WTOL-TV, Channel 11, had a 10.3 rating with an average audience of 34,814.
“Diane and Lee have committed a lot of their own personal passion for this community,” said Brad Moses, general manager for WTVG. “Those two have been working hard for this community for so long.”
Larson thinks of their longevity as “kind of miraculous.”
“It’s kind of magic,” she continued. “In an industry that shoos out people, for a station to be firmly committed to us for all these years through all kinds of changes.”
Larson said the station’s “had eight different ownership changes, nine general managers, and at least 13 news directors” — but they’ve endured. “Every one of them has supported us 100 percent.”
So have the viewers.
“It’s life-affirming and career-affirming every day,” said Larson, the second woman inducted in the Ohio Associated Press Broadcasters Hall of Fame. “In such a diverse media world today, where everyone’s watching on three screens — phone, iPad, computers — they still come to us and trust us.
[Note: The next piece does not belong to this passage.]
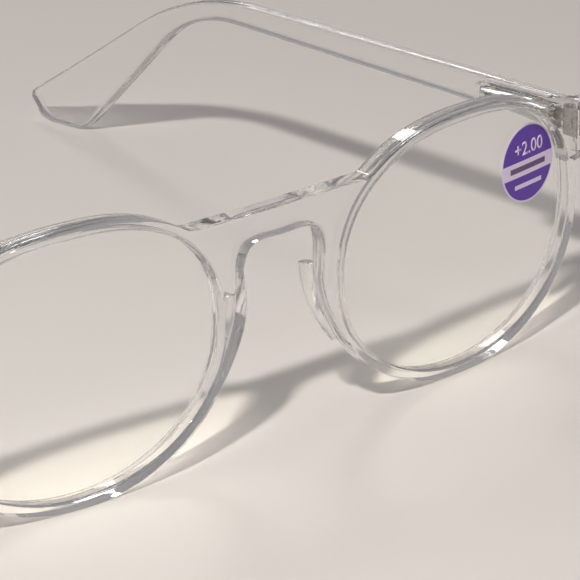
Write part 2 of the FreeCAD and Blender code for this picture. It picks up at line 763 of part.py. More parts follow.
def make_temple(name, side):
    """A temple: the bent arm, the boss inside its front end and the bore for the spring."""
    body = doc.addObject("PartDesign::Body", name + "_body")
    inner, outer = D["temple_inner"], D["temple_inner"] + D["temple_thick"]
    blank_inner = inner - D["toe_reach"]
    arm_offset = blank_inner if side > 0 else -outer
    corners = [
        (D["butt_y"], D["temple_low"]),
        (D["bend_y"], D["shank_low"]),
        (D["ear_low_y"], Size(0)),
        (D["rest_end_y"], Size(0)),
        (D["tip_y"], D["tip_z"]),
        (D["bend_y"], D["bend_top"]),
        (D["butt_y"], D["temple_top"]),
    ]
    sketch = profile(body, name + "_profile", corners, arm_offset)
    arm = pad(body, name + "_arm", sketch, outer - blank_inner)
    rounds = [
        ("bend_low", D["bend_y"], D["shank_low"], D["bend_low_round"]),
        ("ear_low", D["ear_low_y"], Size(0), D["ear_low_round"]),
        ("rest", D["rest_end_y"], Size(0), D["rest_round"]),
        ("tip", D["tip_y"], D["tip_z"], D["tip_round"]),
        ("bend_top", D["bend_y"], D["bend_top"], D["bend_top_round"]),
    ]
    for label, y, z, radius in rounds:
        arm = body_fillet(body, f"{name}_{label}", arm, radius, crosswise_edge_at(y.value, z.value))

    arm = plan_cut(body, name + "_outer_plan", side, outer, outer + D["toe_reach"])
    arm = plan_cut(body, name + "_inner_plan", side, inner, blank_inner - D["toe_reach"])

    def rim_edge(edge):
        span = edge.BoundBox
        crosswise = span.YLength < 0.01 and span.ZLength < 0.01
        upright_seam = span.XLength < 0.01 and span.YLength < 0.01
        return not crosswise and not (upright_seam and span.YMin > D["toe_start"].value - 1.0)

    arm = body_fillet(body, name + "_edges", arm, D["temple_round"], rim_edge)

    overlap = D["boss_overlap"]
    boss_offset = inner - D["boss_proud"] if side > 0 else -(inner + overlap)
    boss_corners = [
        (D["boss_start"], D["boss_low"]),
        (D["boss_end"], D["boss_low"]),
        (D["boss_end"], D["boss_top_back"]),
        (D["boss_start"], D["boss_top"]),
    ]
    sketch = profile(body, name + "_boss_profile", boss_corners, boss_offset)
    boss = pad(body, name + "_boss", sketch, D["boss_proud"] + overlap)
    inside = -side * (D["boss_proud"] - inner).value

    def boss_edge(edge):
        span = edge.BoundBox
        on_face = abs(span.XMin - inside) < 0.01 and span.XLength < 0.01
        at_back = max(abs(y - D["boss_end"].value) for y in (span.YMin, span.YMax)) < 0.01
        return on_face or (at_back and span.XLength > 1.0 and span.ZLength < 0.01)

    boss = body_fillet(body, name + "_boss_edges", boss, D["boss_round"], boss_edge)

    channel = body.newObject("PartDesign::SubtractiveCylinder", name + "_channel")
    channel.Placement = Placement(Vector(), Rotation(Vector(1, 0, 0), -90))
    bind(channel, "Placement.Base.z", D["hinge_z"])
    bind(channel, "Radius", D["channel_radius"])
    bind(channel, "Height", D["channel_end"])
    body.Tip = channel
    doc.recompute()

    relief = body.newObject("PartDesign::SubtractiveCylinder", name + "_relief")
    bind(relief, "Radius", D["front_relief"])
    bind(relief, "Height", 60.0)
    body.Tip = relief
    finish_at_hinge(name, body, side)


# ---------------------------------------------------------------- assembly


def build():
    make_front()
    make_sticker("lens_sticker")
    for name, side in SIDES.items():
        make_lens(name + "_lens", side)
        make_pad(name + "_nose_pad", side)
        make_leaf(name + "_hinge_leaf", side)
        make_screw(name + "_hinge_screw", side)
        make_slider(name + "_spring_slider", side)
        make_bush(name + "_guide_bush", side)
        make_nut(name + "_spring_nut", side)
        make_spring(name + "_hinge_spring", side)
        make_temple(name + "_temple", side)
    doc.recompute()


def check():
    """Stops if any object failed or any sub-part isn't one or more sound solids."""
    for thing in doc.Objects:
        if "Invalid" in thing.State or "Error" in thing.State:
            raise RuntimeError(f"{thing.Label} failed: {thing.State}")
    for name, thing in PARTS.items():
        shape = thing.Shape
        if shape.isNull() or not shape.isValid() or not shape.Solids:
            raise RuntimeError(f"{name} has no sound solid")
        print(name, len(shape.Solids), "solid(s)", round(shape.Volume, 2), "mm3")


def write():
    os.makedirs("parts", exist_ok=True)
    for name, thing in PARTS.items():
        thing.Shape.exportStep(f"parts/{name}.step")


build()
check()
write()
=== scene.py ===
import math

import bmesh
import bpy
from mathutils import Matrix, Vector


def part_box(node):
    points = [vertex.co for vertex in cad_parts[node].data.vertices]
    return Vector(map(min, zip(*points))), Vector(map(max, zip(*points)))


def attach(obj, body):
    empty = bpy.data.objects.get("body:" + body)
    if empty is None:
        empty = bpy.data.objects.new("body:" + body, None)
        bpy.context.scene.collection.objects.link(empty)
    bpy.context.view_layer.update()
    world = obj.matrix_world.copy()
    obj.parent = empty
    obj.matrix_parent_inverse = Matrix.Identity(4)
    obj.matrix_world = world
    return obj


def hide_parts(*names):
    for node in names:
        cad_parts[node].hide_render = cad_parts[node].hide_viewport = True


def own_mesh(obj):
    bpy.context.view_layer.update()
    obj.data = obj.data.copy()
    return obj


# Clear keyhole reading glasses on a pale table. Left and right are the wearer's.
# Shapes are worked out in millimetres. Meshes, the camera, lamps and bump heights are in metres.
MM = 0.001
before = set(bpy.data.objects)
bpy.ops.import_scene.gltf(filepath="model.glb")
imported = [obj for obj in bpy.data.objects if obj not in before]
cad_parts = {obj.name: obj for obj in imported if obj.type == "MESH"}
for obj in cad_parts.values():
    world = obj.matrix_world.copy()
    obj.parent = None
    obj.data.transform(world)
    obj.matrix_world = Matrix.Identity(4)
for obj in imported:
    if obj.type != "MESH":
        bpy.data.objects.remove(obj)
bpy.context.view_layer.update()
FRONT_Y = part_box("front_frame")[0].y / MM
SIDES = {"left": 1, "right": -1}


def side_name(side):
    return "left" if side > 0 else "right"


def add_object(name, data):
    made = bpy.data.objects.new(name, data)
    bpy.context.scene.collection.objects.link(made)
    return made


# ---------------------------------------------------------------- camera

# The camera looks round a point in the keyhole, in line with the front's face. Angles are degrees.
CAMERA_AZIMUTH, CAMERA_ELEVATION, CAMERA_ROLL = -40.04, 21.68, -1.02
CAMERA_TARGET = Vector((0.67 * MM, FRONT_Y * MM, 23.29 * MM))
CAMERA_DISTANCE = 0.4893
SENSOR_WIDTH, FOCAL_LENGTH = 36.0, 212.2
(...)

They still know us and like us.”
Conklin added, “It’s still a privilege and nice to know when we line up at the polls on election day, people come up to us, and it’s like you’re their friends. You’re just an acquaintance, but you’re ‘Lee’ doing a story for them.”
Larson graduated from GlenOak High School in Canton, Ohio, before getting a broadcast journalism degree at Bowling Green. She started her career at WNWO-TV, Channel 24, and said she aspired to do the news in Cleveland. “And it just didn’t work out,” she said. “Then, it was like, ‘I can have a family here. Why wouldn’t I like to stay here?’ And now I’ve been here over 40-some years.”
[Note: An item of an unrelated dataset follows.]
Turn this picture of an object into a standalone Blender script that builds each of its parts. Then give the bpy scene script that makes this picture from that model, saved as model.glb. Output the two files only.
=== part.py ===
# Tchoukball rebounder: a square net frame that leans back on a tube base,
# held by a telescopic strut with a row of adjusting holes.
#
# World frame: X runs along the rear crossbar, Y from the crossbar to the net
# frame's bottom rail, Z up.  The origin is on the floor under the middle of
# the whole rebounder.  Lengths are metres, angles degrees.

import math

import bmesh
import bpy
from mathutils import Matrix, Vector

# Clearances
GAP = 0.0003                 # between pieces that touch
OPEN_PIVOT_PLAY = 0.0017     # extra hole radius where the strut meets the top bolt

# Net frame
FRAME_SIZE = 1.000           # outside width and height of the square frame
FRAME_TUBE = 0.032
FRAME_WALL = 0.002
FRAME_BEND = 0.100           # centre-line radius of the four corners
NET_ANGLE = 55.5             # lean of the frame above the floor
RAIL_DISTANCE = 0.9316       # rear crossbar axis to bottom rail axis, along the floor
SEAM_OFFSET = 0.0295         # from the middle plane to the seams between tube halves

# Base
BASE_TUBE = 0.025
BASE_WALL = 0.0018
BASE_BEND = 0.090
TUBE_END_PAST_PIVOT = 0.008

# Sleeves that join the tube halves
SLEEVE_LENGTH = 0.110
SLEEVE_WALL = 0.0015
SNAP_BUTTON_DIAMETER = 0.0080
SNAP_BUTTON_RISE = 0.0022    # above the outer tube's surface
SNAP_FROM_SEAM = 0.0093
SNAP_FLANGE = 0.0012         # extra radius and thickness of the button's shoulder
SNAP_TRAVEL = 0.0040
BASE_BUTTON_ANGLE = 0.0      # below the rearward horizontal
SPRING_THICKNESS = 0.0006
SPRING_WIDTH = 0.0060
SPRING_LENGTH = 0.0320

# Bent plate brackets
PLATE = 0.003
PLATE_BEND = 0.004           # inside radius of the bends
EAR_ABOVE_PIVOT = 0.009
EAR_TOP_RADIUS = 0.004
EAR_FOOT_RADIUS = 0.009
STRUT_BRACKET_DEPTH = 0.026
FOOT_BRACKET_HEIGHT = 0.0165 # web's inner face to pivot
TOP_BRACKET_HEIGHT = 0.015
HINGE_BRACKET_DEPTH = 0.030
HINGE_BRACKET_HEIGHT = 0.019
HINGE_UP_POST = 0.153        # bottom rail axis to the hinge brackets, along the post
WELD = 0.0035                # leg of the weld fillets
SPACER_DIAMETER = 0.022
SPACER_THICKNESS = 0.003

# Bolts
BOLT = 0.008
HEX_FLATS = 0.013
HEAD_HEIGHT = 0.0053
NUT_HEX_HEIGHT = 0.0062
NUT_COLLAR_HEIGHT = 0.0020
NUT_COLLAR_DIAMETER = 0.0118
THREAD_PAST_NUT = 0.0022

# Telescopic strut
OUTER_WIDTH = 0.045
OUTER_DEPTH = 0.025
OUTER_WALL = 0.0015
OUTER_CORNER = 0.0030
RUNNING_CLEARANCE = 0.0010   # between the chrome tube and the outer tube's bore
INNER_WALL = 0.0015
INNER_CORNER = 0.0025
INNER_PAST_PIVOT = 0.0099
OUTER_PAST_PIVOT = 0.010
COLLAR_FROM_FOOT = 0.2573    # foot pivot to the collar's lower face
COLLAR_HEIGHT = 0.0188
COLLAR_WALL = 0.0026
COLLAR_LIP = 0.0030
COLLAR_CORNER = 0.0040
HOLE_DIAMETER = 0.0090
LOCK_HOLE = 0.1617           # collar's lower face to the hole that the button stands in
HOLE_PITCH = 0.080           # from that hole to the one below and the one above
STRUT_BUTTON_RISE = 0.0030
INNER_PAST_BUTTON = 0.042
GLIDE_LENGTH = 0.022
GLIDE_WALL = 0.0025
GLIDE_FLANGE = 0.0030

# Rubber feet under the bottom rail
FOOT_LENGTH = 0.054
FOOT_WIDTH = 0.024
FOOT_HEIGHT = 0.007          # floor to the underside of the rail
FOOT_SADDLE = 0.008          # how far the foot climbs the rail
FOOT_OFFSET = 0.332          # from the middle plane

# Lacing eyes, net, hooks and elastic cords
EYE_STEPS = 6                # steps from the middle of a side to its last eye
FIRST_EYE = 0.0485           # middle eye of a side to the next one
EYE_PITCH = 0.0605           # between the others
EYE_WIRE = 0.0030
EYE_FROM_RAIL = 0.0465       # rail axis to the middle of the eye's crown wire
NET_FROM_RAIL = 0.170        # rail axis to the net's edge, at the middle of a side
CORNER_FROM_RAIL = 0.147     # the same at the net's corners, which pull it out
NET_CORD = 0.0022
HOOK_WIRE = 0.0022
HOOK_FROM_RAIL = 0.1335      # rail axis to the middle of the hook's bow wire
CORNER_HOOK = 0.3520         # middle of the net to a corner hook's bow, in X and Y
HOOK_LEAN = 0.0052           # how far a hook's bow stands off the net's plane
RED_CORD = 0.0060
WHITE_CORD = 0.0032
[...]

She has a daughter, Drew Driskell, 28. Larson’s been divorced for 12 years but cherishes the fact that both parents “walked her down the aisle” at a September wedding. Larson says she's now "happily in a committed relationship with an amazing man."
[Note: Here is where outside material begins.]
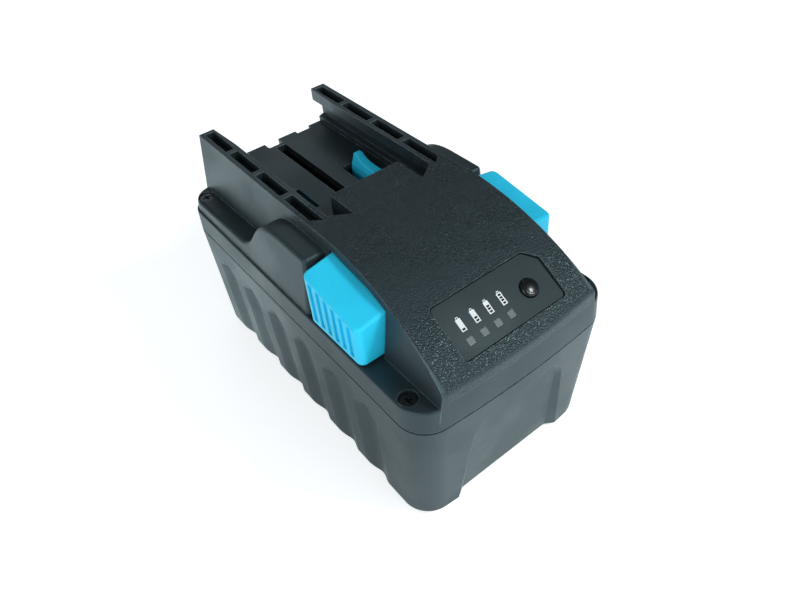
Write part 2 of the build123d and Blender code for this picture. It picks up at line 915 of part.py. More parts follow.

Conklin, from the Detroit suburb of St. Clair Shores, and wife Lisa have four children — Courtney Wente, 34; Kelsey Sigrist, 33; Jake Conklin, 29, and Michael Conklin, 25 — and one grandchild. He met his wife of 37 years at a community college before graduating from the Specs Howard School of Broadcast Arts in Southfield, Mich.
He worked at stations in Logansport and Plymouth in Indiana before joining WABJ-FM in Adrian, and then came to WSPD-AM in 1988.
Conklin was a baseball standout at South Lake High, and his idol was Tigers Hall of Fame announcer Ernie Harwell. He listened to him spin tales of the games on a transistor radio nestled under his pillow as a kid.
“Our former mayor was doing a political show called Carty [Finkbeiner] and Company,” said Conklin. “He knew what a Tiger fan I was, and asked if I wanted to help him interview Ernie. So, Ernie drove down here [to the TV studio] and it’s the only time — and we’ve had senators and future presidents come through these halls — that the station put out chairs with us while we talked to him.
“So, the man I grew up listening to growing up, I got to speak with, and he couldn’t have been more gracious. He talked to you like you were the best guy who ever came around. Just a sweet, sweet man.”
Meanwhile Larson had watched Barbara Walters, Jane Pauley, and Diane Sawyer, and wanted to do what they did.
“It was Barbara Walters for me,” she said. “There weren’t a lot of women when I was starting out.”
Larson ended up meeting Walters and Pauley while doing station promotions in New York City.
She was assigned to cover the 1999 Oscars because Sylvania’s Scott B. Smith was nominated for a writing award after adapting his novel, A Simple Plan, for a movie by the same name. He didn’t win, but Larson considered that experience the highlight of her career.
“I’m a movie freak,” Larson said, “and I got to go and it was fantastic. Great! I was on the red carpet interviewing stars with ABC and Entertainment Tonight.”
What was her favorite interview?
“All of them: Gwyneth Paltrow, Kevin Costner, Ellen DeGeneres, Jennifer Lopez …
“I mean, Billy Bob Thornton, Helen Hunt, Drew Barrymore. I screamed at her, ‘My daughter’s name is Drew!’ So, she actually stops to talk with me. And I wasn’t supposed to be there. I was supposed to leave the red carpet after doing some lead stuff and I didn’t. It was my most favorite thing.”
Larson did a one-on-one interview with President Barack Obama in Mansfield during the 2012 election campaign, and Conklin got a lengthy one-on-one with President Donald Trump in January, 2020. Conklin has covered U.S. visits by Pope John Paul II and Pope Benedict. And he saw “home state hero John Glenn” go up in a space shuttle and covered Toledoans helping with recoveries after Hurricane Katrina in 2005.
Conklin has come far since his 1991 job interview at WTVG with general manager David Zamichow.
“He said, ‘Come back with a different suit,’ ” recalled Conklin, laughing about it now with Larson, also managing editor at the station. “And when he hired me, he said, ‘This might work for two weeks or two months — we’ll see what happens.’ ”
Thirty-three years later, Conklin’s still here, and he also co-anchors the 5:30 p.m. news with Kristian Brown.
“I thought about going other places and talked to people in other towns,” Conklin said. “But all of our kids had been born here and I thought, ‘Why screw this up?’ I’ve got a great thing going with Diane and everybody here.”
Both nodded and excused themselves from the interview. They had a show to do, and couldn’t wait to share the news.